Advances in CRISPR gene therapy development for EB
New scientific publication from the Koller Working Group
Since the CRISPR technology took the gene editing field by storm, it has also become one of the main research topics at the EB House. Some time ago we reported on 2 scientific articles from the EB House, in which the different CRISPR strategies and a successful application in DEB cells were described. Recently, EB House researchers have summarized in a new review article CRISPR strategies suitable for a therapy in EB and those already in development.
Of greater interest to patients and their families is, where the gene therapy research in the EB House stands today.
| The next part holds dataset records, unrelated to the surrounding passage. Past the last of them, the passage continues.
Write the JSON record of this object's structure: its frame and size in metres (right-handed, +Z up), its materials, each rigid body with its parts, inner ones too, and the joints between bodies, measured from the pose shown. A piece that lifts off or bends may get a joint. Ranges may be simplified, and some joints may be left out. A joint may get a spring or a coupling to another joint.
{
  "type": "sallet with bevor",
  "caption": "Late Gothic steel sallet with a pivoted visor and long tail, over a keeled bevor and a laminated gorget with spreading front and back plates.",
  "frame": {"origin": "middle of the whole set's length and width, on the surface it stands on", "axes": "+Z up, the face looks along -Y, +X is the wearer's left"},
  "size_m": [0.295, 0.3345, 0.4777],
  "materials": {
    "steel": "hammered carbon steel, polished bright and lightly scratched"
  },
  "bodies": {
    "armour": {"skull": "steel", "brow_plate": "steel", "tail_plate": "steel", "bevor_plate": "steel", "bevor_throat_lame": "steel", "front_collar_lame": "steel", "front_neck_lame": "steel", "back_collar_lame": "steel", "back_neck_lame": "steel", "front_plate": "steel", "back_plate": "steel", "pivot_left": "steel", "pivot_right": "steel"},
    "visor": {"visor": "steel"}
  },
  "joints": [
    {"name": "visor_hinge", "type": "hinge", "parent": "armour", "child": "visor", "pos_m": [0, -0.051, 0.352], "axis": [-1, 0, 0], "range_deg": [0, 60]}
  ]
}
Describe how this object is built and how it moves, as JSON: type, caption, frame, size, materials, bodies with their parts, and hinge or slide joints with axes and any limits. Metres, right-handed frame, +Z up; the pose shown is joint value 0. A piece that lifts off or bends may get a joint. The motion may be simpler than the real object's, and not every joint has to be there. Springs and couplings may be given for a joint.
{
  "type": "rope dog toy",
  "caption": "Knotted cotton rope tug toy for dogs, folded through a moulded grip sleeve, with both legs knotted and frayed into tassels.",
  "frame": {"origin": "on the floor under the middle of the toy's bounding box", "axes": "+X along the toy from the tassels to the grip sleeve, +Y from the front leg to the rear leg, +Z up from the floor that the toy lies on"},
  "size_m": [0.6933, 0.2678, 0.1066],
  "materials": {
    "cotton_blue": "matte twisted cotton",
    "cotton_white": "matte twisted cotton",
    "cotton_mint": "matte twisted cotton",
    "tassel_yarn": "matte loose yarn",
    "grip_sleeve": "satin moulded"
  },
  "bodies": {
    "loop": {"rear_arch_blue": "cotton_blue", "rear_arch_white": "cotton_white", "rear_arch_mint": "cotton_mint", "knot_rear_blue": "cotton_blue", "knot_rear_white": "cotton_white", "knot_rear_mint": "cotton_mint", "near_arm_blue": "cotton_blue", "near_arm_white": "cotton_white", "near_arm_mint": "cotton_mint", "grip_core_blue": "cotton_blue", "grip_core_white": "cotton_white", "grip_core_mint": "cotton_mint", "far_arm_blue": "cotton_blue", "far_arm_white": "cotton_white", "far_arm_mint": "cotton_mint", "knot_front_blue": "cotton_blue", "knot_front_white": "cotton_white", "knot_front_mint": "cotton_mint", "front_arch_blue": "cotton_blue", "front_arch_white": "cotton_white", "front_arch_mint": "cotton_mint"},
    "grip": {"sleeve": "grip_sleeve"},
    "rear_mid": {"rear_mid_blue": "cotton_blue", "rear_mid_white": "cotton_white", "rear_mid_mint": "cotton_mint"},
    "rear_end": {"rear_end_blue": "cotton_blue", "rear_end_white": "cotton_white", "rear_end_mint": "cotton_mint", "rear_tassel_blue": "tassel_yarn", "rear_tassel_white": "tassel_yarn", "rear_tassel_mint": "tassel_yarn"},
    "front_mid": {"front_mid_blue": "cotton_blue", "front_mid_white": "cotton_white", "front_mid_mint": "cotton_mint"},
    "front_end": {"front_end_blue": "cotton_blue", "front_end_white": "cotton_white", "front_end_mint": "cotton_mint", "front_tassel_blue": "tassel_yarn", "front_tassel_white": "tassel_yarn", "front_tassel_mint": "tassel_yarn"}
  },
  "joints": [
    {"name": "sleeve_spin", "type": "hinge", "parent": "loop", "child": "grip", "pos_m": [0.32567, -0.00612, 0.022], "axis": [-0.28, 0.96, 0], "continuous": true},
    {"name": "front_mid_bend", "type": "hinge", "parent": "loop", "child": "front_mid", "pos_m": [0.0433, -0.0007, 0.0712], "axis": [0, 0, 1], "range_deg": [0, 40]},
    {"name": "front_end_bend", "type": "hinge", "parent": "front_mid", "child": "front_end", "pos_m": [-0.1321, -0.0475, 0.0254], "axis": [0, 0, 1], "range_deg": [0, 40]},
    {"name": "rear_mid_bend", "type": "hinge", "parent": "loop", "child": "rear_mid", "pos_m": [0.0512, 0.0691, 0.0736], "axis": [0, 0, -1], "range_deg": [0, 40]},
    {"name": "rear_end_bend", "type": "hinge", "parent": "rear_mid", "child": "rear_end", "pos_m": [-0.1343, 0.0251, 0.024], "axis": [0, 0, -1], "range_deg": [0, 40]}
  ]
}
In brief, the overall aim is to use CRISPR to permanently correct the disease causing gene mutation in EB cells. Once a strategy with the best ratio of efficiency and safety has been proven for one specific mutation, the method can easily be adapted for any EB gene. Thus, in theory, CRISPR gene therapies can be developed for clinical use within few months from diagnosis.
What are the hurdles for an early clinical application? While some CRISPR strategies have shown high precision of gene correction in EB skin cells in the laboratory, it became evident that the mode of delivery of CRISPR components can greatly impact editing efficiency. Especially for the in vivo application, where gene editing tools are directly injected into the body, a specific and efficient delivery of CRISPR components into EB-affected cells must be ensured. Therefore, the development of delivery vehicles is a major subject of intense research. Another limitation is the potential risk of unspecific editing of non-target genes, which could alter the treated cells and, in the worst case, favor cancer formation. Although this risk is very low, it must be entirely excluded through preclinical experiments prior to application in patients.
Currently, the most advanced CRISPR approach is an ex vivo therapy, where cells are corrected outside the human body. This enables thorough safety analysis before transplanting the corrected cells back onto the skin. Recent grafting studies of patients own skin cells corrected via traditional gene therapy, showed improvement in skin stability. Thus, a benefit for patients can be expected by adapting this protocol for CRISPR corrected skin cells, which in addition offers a cheaper and probably safer approach, applicable for all types of EB.
To sum up, continuous progress in CRISPR research gives hope for the initiation of early clinical trials for an ex vivo application in the near future. Special attention however should be paid to the advancement of the in vivo approach, being the only way to permanently correct cells of internal organs affected by EB.